* **Request**
Provide the records once more, identical to the original.

══════════════════════════════

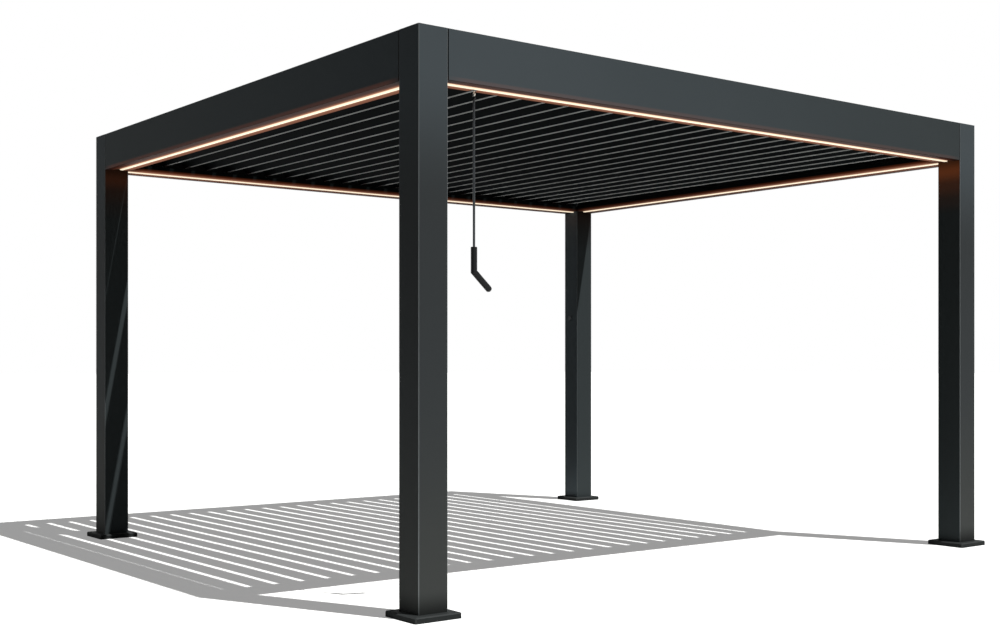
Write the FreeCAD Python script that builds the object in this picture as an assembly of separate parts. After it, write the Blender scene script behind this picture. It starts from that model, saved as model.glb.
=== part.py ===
import FreeCAD, Part
import math
import os

# Louvered pergola of powder-coated aluminium, in millimetres.
# The origin is on the ground under the middle of the roof. +X runs along the long side, +Y runs
# from the front to the rear and +Z is up. The front is the long side that carries the crank.

# Overall sizes, measured over the outer faces of the posts
WIDTH = 4000.0
DEPTH = 3600.0
HEIGHT = 2500.0

# Posts, their caps and their feet
POST_SIZE = 150.0
POST_WALL = 3.0
POST_CORNER_RADIUS = 4.0
CAP_THICKNESS = 3.0
CAP_SPIGOT_DEPTH = 20.0
CAP_SPIGOT_WALL = 3.0
FOOT_SIZE = 236.0
FOOT_THICKNESS = 26.0
FOOT_CHAMFER = 5.0
FOOT_HOLE_RADIUS = 6.0
FOOT_HOLE_INSET = 21.5
FOOT_SPIGOT_HEIGHT = 120.0
FOOT_SPIGOT_WALL = 5.0

# Beams: a hollow box on the outside
BEAM_HEIGHT = 220.0
BEAM_BOX_WIDTH = 50.0
BEAM_WALL = 2.5
BEAM_CORNER_CHAMFER = 1.5

# Gutters: a channel along the inside of each beam, flush with the inner faces of the posts
GUTTER_RISE = 9.0
GUTTER_WALL = 3.0
GUTTER_LIP_HEIGHT = 37.0

# Light strips, set into a slot in the underside of the gutters, from which the lens stands proud
LIGHT_WIDTH = 24.0
LIGHT_THICKNESS = 4.0
LIGHT_DROP = 7.0
LIGHT_EDGE_RADIUS = 5.0
LIGHT_INSET = 97.0
LIGHT_SLOT_WALL = 2.0
LIGHT_SIDE_GAP = 25.0

# Louvres, which run from the front to the rear and turn on pins. As many are set side by side as the
# space between the posts takes.
LOUVRE_PITCH = 147.0
LOUVRE_OVERLAP = 8.0
LOUVRE_THICKNESS = 28.0
LOUVRE_SKIN = 1.8
LOUVRE_LIP_REACH = 20.0
LOUVRE_LIP_HEIGHT = 5.0
LOUVRE_CHAMBER_COUNT = 2
LOUVRE_REST_ANGLE = 45.0
LOUVRE_AXIS_DEPTH = 90.0
LOUVRE_SIDE_CLEARANCE = 5.0
LOUVRE_CAP_THICKNESS = 3.0
LOUVRE_END_CLEARANCE = 5.0
PIN_RADIUS = 5.0
PIN_SIDE_COUNT = 8
PIN_RUNNING_CLEARANCE = 0.05
PIN_END_CLEARANCE = 0.5

# Rails that carry the pins, each with a web that holds a hood plate over the ends of the louvres, and
# flashings that close the roof over the side gutters
RAIL_THICKNESS = 10.0
RAIL_HEIGHT = 30.0
WEB_THICKNESS = 2.5
HOOD_THICKNESS = 2.5
HOOD_REACH = 90.0
HOOD_SWEEP_CLEARANCE = 5.0
FLASHING_THICKNESS = 2.5
FLASHING_FLANGE_HEIGHT = 25.0
FLASHING_LIP_HEIGHT = 15.0
FLASHING_SWEEP_CLEARANCE = 5.0

# Crank that hangs from an eye under the front beam
CRANK_POST_DISTANCE = 234.0
CRANK_INSET = 131.0
CRANK_BOSS_RADIUS = 12.0
CRANK_BOSS_HEIGHT = 6.0
EYE_SHAFT_RADIUS = 4.0
EYE_DROP_LENGTH = 15.0
EYE_OUTER_RADIUS = 8.0
EYE_HOLE_RADIUS = 4.5
EYE_THICKNESS = 5.0
HOOK_WIRE_RADIUS = 2.0
HOOK_LEG_OFFSET = 7.0
HOOK_TIP_LENGTH = 7.0
HOOK_HEIGHT = 21.0
HOOK_SHOULDER_HEIGHT = 7.0
HOOK_ROOT_LENGTH = 4.0
CRANK_ROD_RADIUS = 5.5
CRANK_ROD_LENGTH = 651.0
GRIP_RADIUS = 14.5
GRIP_LENGTH = 110.0
GRIP_SOCKET_DEPTH = 60.0
GRIP_RIM_CHAMFER = 2.0
HANDLE_LENGTH = 122.0
HANDLE_BEND_ANGLE = 48.0
HANDLE_DOME_LENGTH = 12.0
HANDLE_DOME_STEP_COUNT = 3

# Round cover on the rear right post
COVER_RADIUS = 19.0
COVER_THICKNESS = 6.0
COVER_HEIGHT = 1445.0
COVER_INSET = 85.0

# Room between separate pieces that seat in each other
SEAT = 0.3

# How near a coordinate has to be to count as the same
SAME = 1e-3

# Sizes worked out from the ones above
POST_X = (WIDTH - POST_SIZE) / 2
POST_Y = (DEPTH - POST_SIZE) / 2
LONG_RUN = WIDTH - 2 * POST_SIZE
SHORT_RUN = DEPTH - 2 * POST_SIZE
BEAM_BOTTOM = HEIGHT - BEAM_HEIGHT
GUTTER_BOTTOM = BEAM_BOTTOM + GUTTER_RISE
LOUVRE_AXIS_Z = HEIGHT - LOUVRE_AXIS_DEPTH
LOUVRE_WIDTH = LOUVRE_PITCH + LOUVRE_OVERLAP
LOUVRE_SWEEP = math.hypot(LOUVRE_WIDTH / 2, LOUVRE_THICKNESS / 2)
LOUVRE_COUNT = 1 + int((LONG_RUN - 2 * (LOUVRE_SWEEP + LOUVRE_SIDE_CLEARANCE)) // LOUVRE_PITCH)
RAIL_FACE_Y = DEPTH / 2 - BEAM_BOX_WIDTH - RAIL_THICKNESS

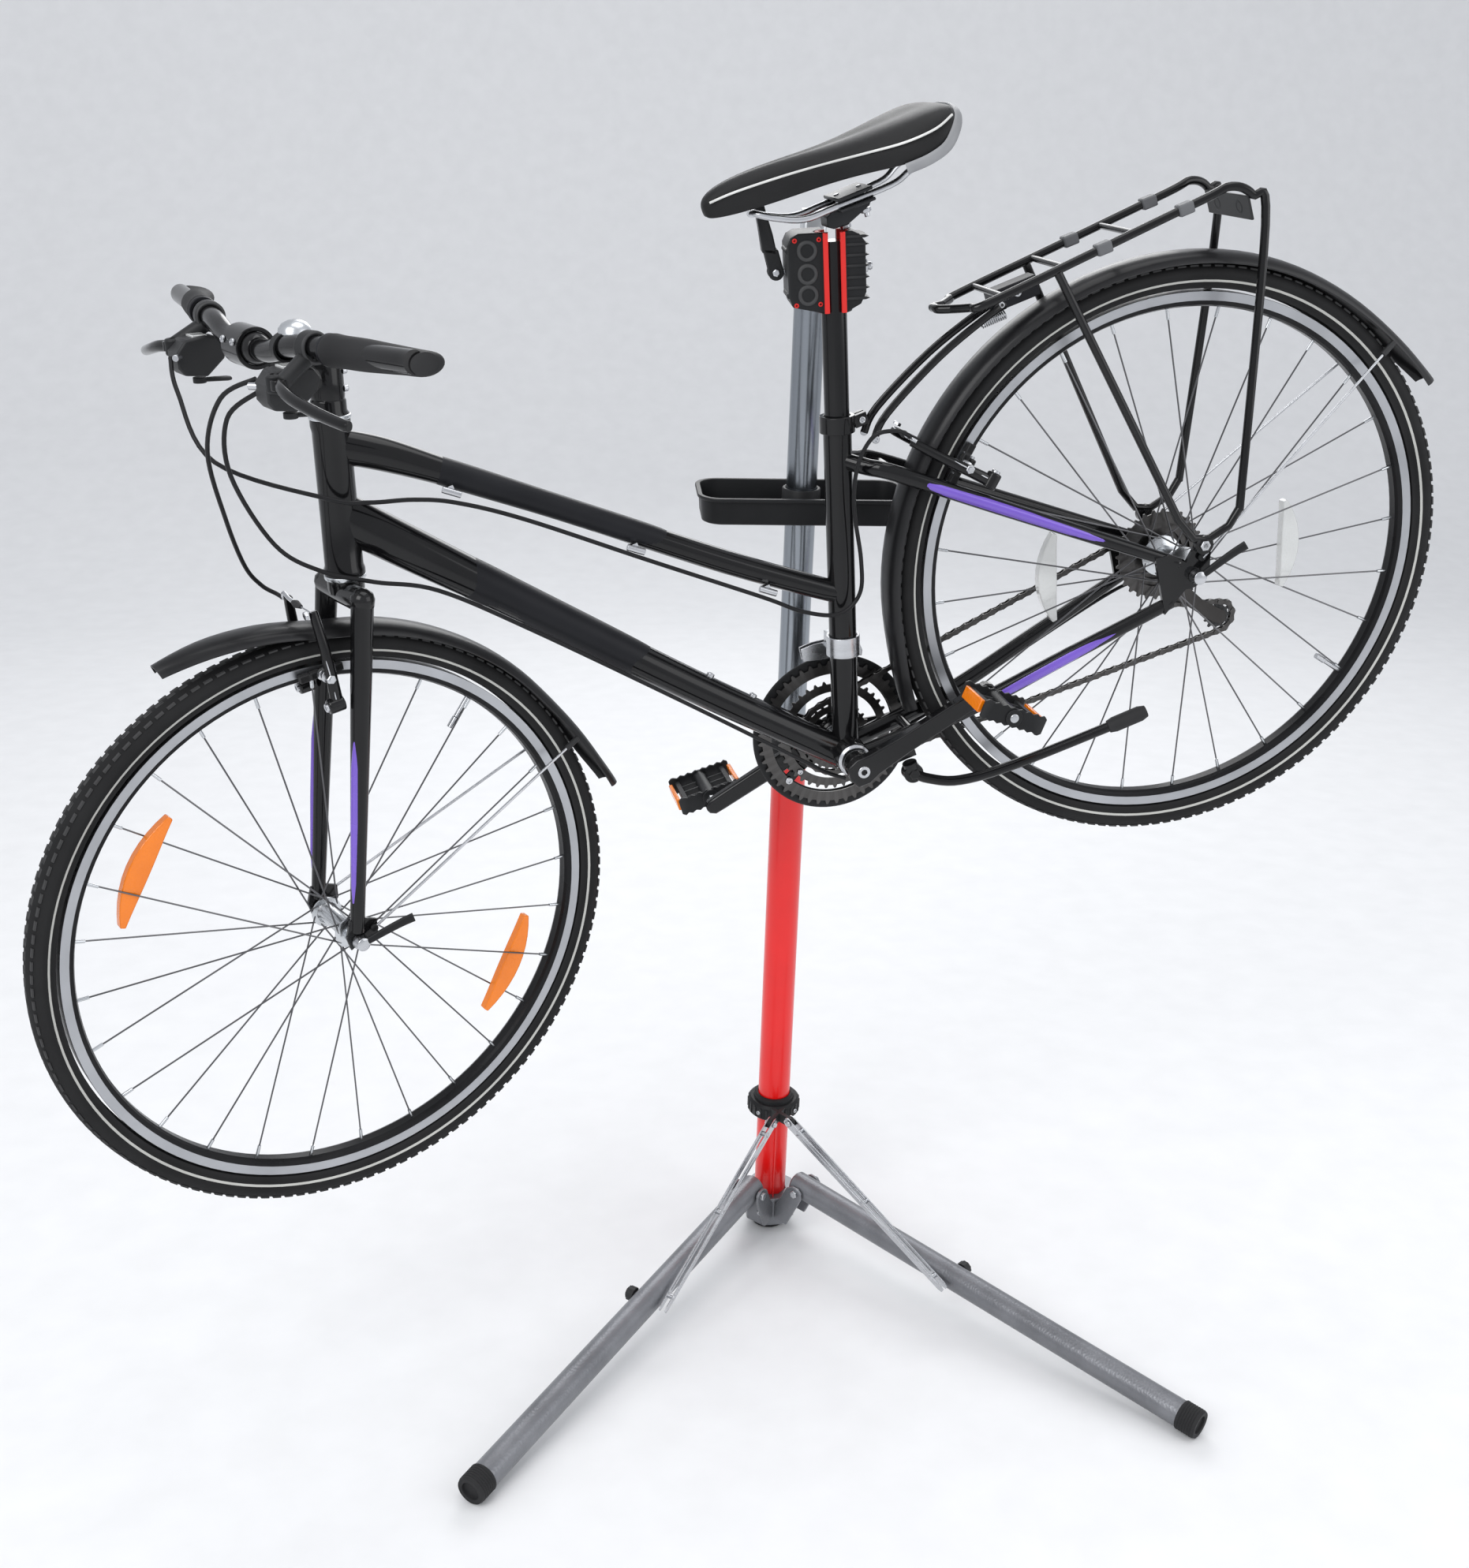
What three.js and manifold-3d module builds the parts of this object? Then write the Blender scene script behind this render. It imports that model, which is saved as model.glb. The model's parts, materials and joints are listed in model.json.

══════════════════════════════

* **Task output**
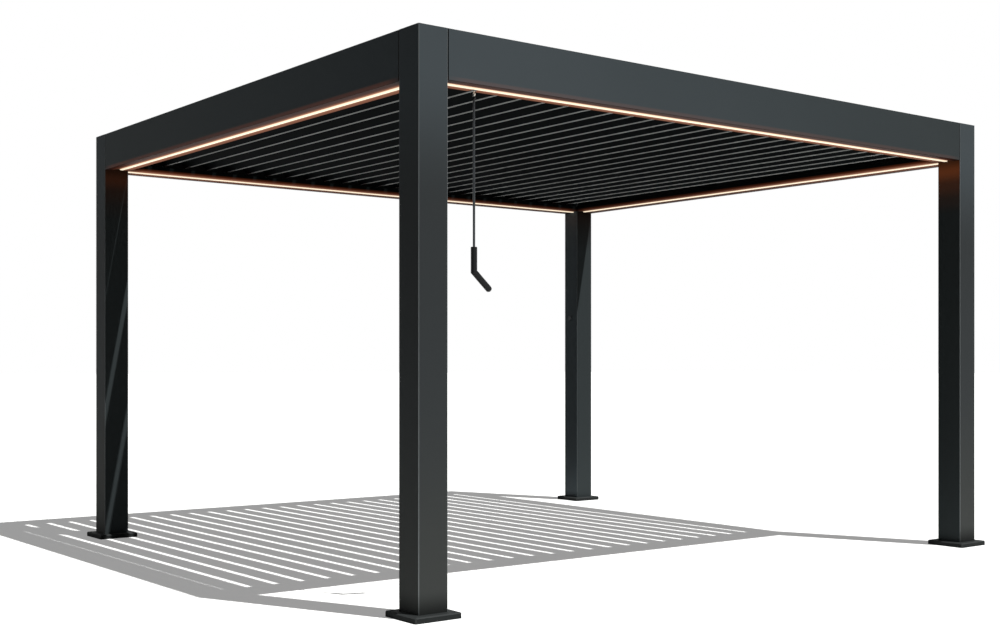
Write the FreeCAD Python script that builds the object in this picture as an assembly of separate parts. After it, write the Blender scene script behind this picture. It starts from that model, saved as model.glb.
=== part.py ===
import FreeCAD, Part
import math
import os

# Louvered pergola of powder-coated aluminium, in millimetres.
# The origin is on the ground under the middle of the roof. +X runs along the long side, +Y runs
# from the front to the rear and +Z is up. The front is the long side that carries the crank.

# Overall sizes, measured over the outer faces of the posts
WIDTH = 4000.0
DEPTH = 3600.0
HEIGHT = 2500.0

# Posts, their caps and their feet
POST_SIZE = 150.0
POST_WALL = 3.0
POST_CORNER_RADIUS = 4.0
CAP_THICKNESS = 3.0
CAP_SPIGOT_DEPTH = 20.0
CAP_SPIGOT_WALL = 3.0
FOOT_SIZE = 236.0
FOOT_THICKNESS = 26.0
FOOT_CHAMFER = 5.0
FOOT_HOLE_RADIUS = 6.0
FOOT_HOLE_INSET = 21.5
FOOT_SPIGOT_HEIGHT = 120.0
FOOT_SPIGOT_WALL = 5.0

# Beams: a hollow box on the outside
BEAM_HEIGHT = 220.0
BEAM_BOX_WIDTH = 50.0
BEAM_WALL = 2.5
BEAM_CORNER_CHAMFER = 1.5

# Gutters: a channel along the inside of each beam, flush with the inner faces of the posts
GUTTER_RISE = 9.0
GUTTER_WALL = 3.0
GUTTER_LIP_HEIGHT = 37.0

# Light strips, set into a slot in the underside of the gutters, from which the lens stands proud
LIGHT_WIDTH = 24.0
LIGHT_THICKNESS = 4.0
LIGHT_DROP = 7.0
LIGHT_EDGE_RADIUS = 5.0
LIGHT_INSET = 97.0
LIGHT_SLOT_WALL = 2.0
LIGHT_SIDE_GAP = 25.0

# Louvres, which run from the front to the rear and turn on pins. As many are set side by side as the
# space between the posts takes.
LOUVRE_PITCH = 147.0
LOUVRE_OVERLAP = 8.0
LOUVRE_THICKNESS = 28.0
LOUVRE_SKIN = 1.8
LOUVRE_LIP_REACH = 20.0
LOUVRE_LIP_HEIGHT = 5.0
LOUVRE_CHAMBER_COUNT = 2
LOUVRE_REST_ANGLE = 45.0
LOUVRE_AXIS_DEPTH = 90.0
LOUVRE_SIDE_CLEARANCE = 5.0
LOUVRE_CAP_THICKNESS = 3.0
LOUVRE_END_CLEARANCE = 5.0
PIN_RADIUS = 5.0
PIN_SIDE_COUNT = 8
PIN_RUNNING_CLEARANCE = 0.05
PIN_END_CLEARANCE = 0.5

# Rails that carry the pins, each with a web that holds a hood plate over the ends of the louvres, and
# flashings that close the roof over the side gutters
RAIL_THICKNESS = 10.0
RAIL_HEIGHT = 30.0
WEB_THICKNESS = 2.5
HOOD_THICKNESS = 2.5
HOOD_REACH = 90.0
HOOD_SWEEP_CLEARANCE = 5.0
FLASHING_THICKNESS = 2.5
FLASHING_FLANGE_HEIGHT = 25.0
FLASHING_LIP_HEIGHT = 15.0
FLASHING_SWEEP_CLEARANCE = 5.0

# Crank that hangs from an eye under the front beam
CRANK_POST_DISTANCE = 234.0
CRANK_INSET = 131.0
CRANK_BOSS_RADIUS = 12.0
CRANK_BOSS_HEIGHT = 6.0
EYE_SHAFT_RADIUS = 4.0
EYE_DROP_LENGTH = 15.0
EYE_OUTER_RADIUS = 8.0
EYE_HOLE_RADIUS = 4.5
EYE_THICKNESS = 5.0
HOOK_WIRE_RADIUS = 2.0
HOOK_LEG_OFFSET = 7.0
HOOK_TIP_LENGTH = 7.0
HOOK_HEIGHT = 21.0
HOOK_SHOULDER_HEIGHT = 7.0
HOOK_ROOT_LENGTH = 4.0
CRANK_ROD_RADIUS = 5.5
CRANK_ROD_LENGTH = 651.0
GRIP_RADIUS = 14.5
GRIP_LENGTH = 110.0
GRIP_SOCKET_DEPTH = 60.0
GRIP_RIM_CHAMFER = 2.0
HANDLE_LENGTH = 122.0
HANDLE_BEND_ANGLE = 48.0
HANDLE_DOME_LENGTH = 12.0
HANDLE_DOME_STEP_COUNT = 3

# Round cover on the rear right post
COVER_RADIUS = 19.0
COVER_THICKNESS = 6.0
COVER_HEIGHT = 1445.0
COVER_INSET = 85.0

# Room between separate pieces that seat in each other
SEAT = 0.3

# How near a coordinate has to be to count as the same
SAME = 1e-3

# Sizes worked out from the ones above
POST_X = (WIDTH - POST_SIZE) / 2
POST_Y = (DEPTH - POST_SIZE) / 2
LONG_RUN = WIDTH - 2 * POST_SIZE
SHORT_RUN = DEPTH - 2 * POST_SIZE
BEAM_BOTTOM = HEIGHT - BEAM_HEIGHT
GUTTER_BOTTOM = BEAM_BOTTOM + GUTTER_RISE
LOUVRE_AXIS_Z = HEIGHT - LOUVRE_AXIS_DEPTH
LOUVRE_WIDTH = LOUVRE_PITCH + LOUVRE_OVERLAP
LOUVRE_SWEEP = math.hypot(LOUVRE_WIDTH / 2, LOUVRE_THICKNESS / 2)
LOUVRE_COUNT = 1 + int((LONG_RUN - 2 * (LOUVRE_SWEEP + LOUVRE_SIDE_CLEARANCE)) // LOUVRE_PITCH)
RAIL_FACE_Y = DEPTH / 2 - BEAM_BOX_WIDTH - RAIL_THICKNESS

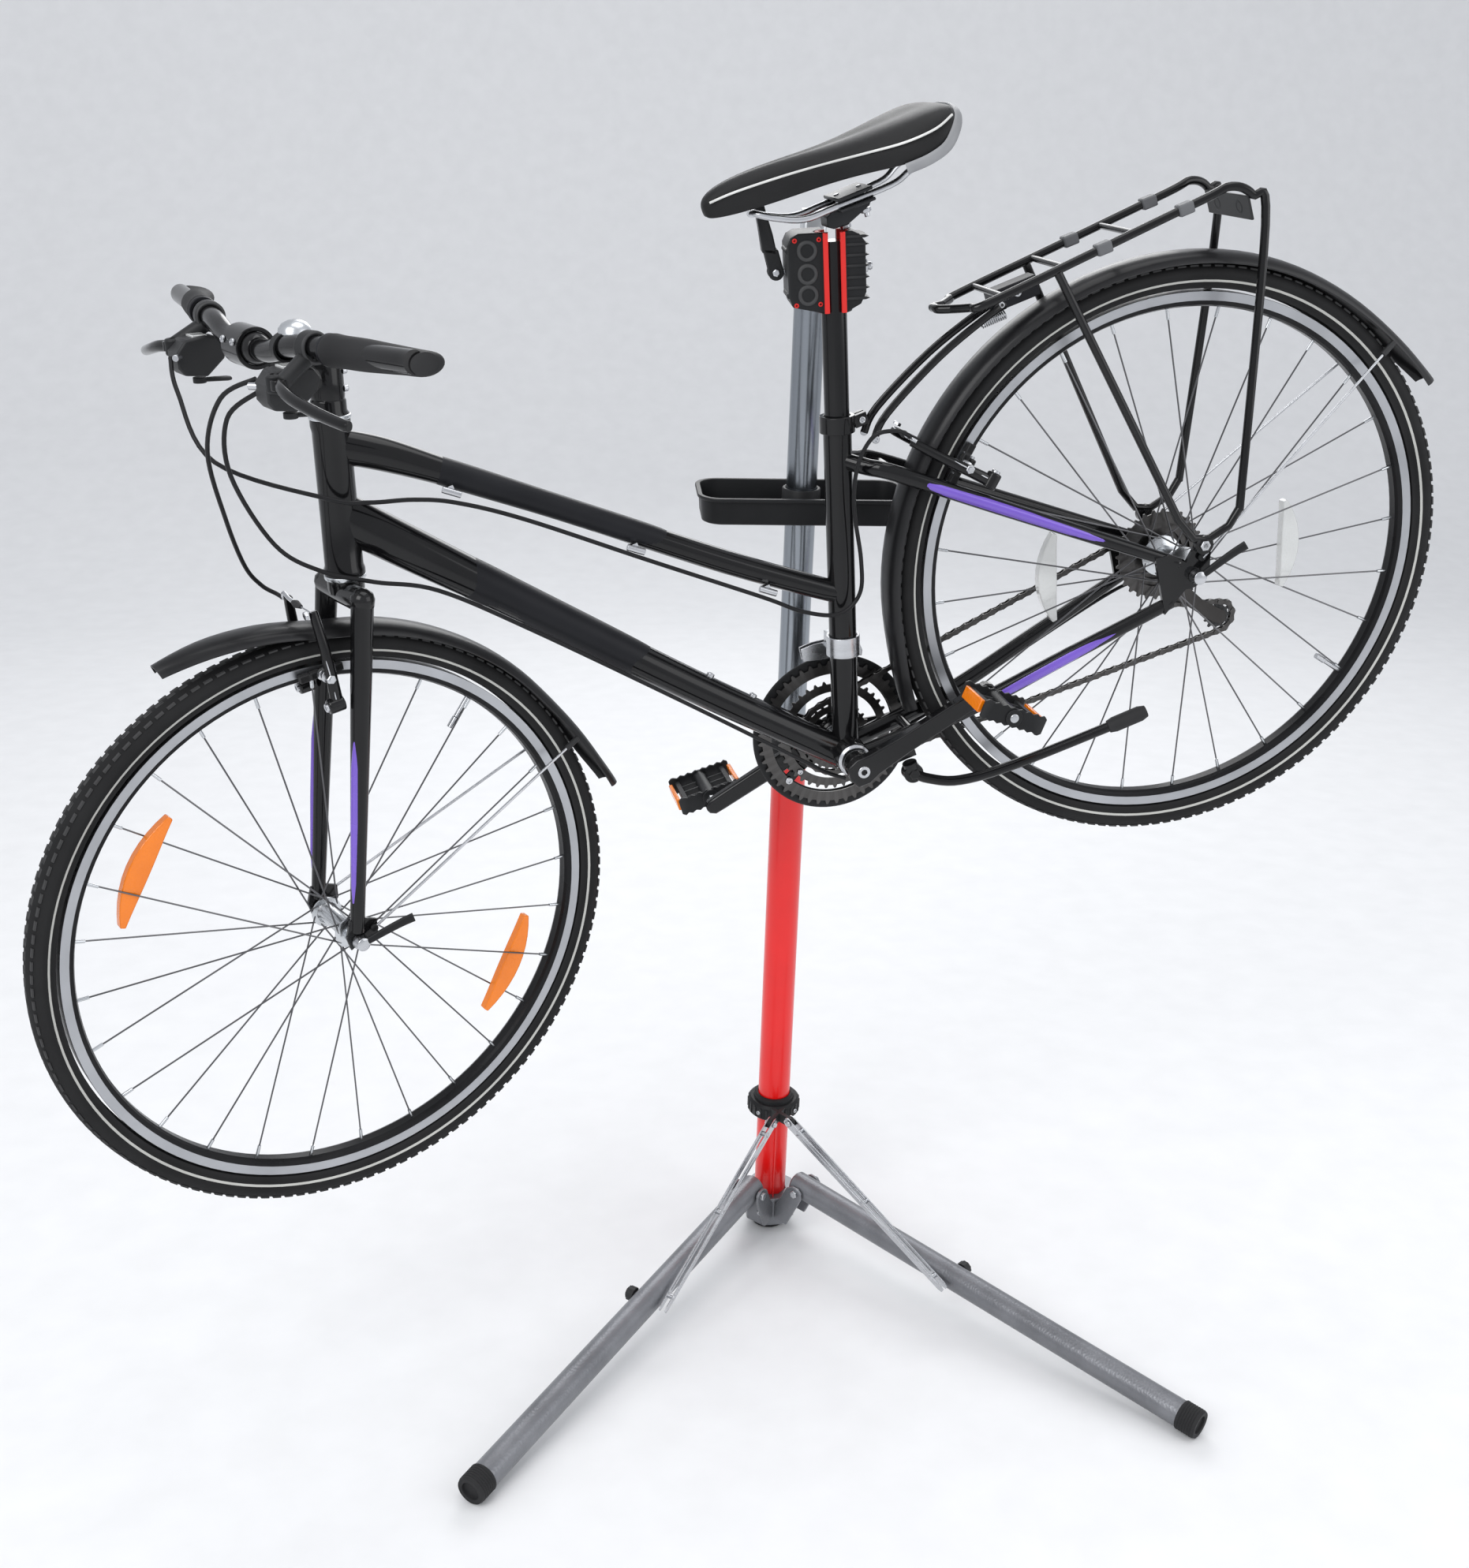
What three.js and manifold-3d module builds the parts of this object? Then write the Blender scene script behind this render. It imports that model, which is saved as model.glb. The model's parts, materials and joints are listed in model.json.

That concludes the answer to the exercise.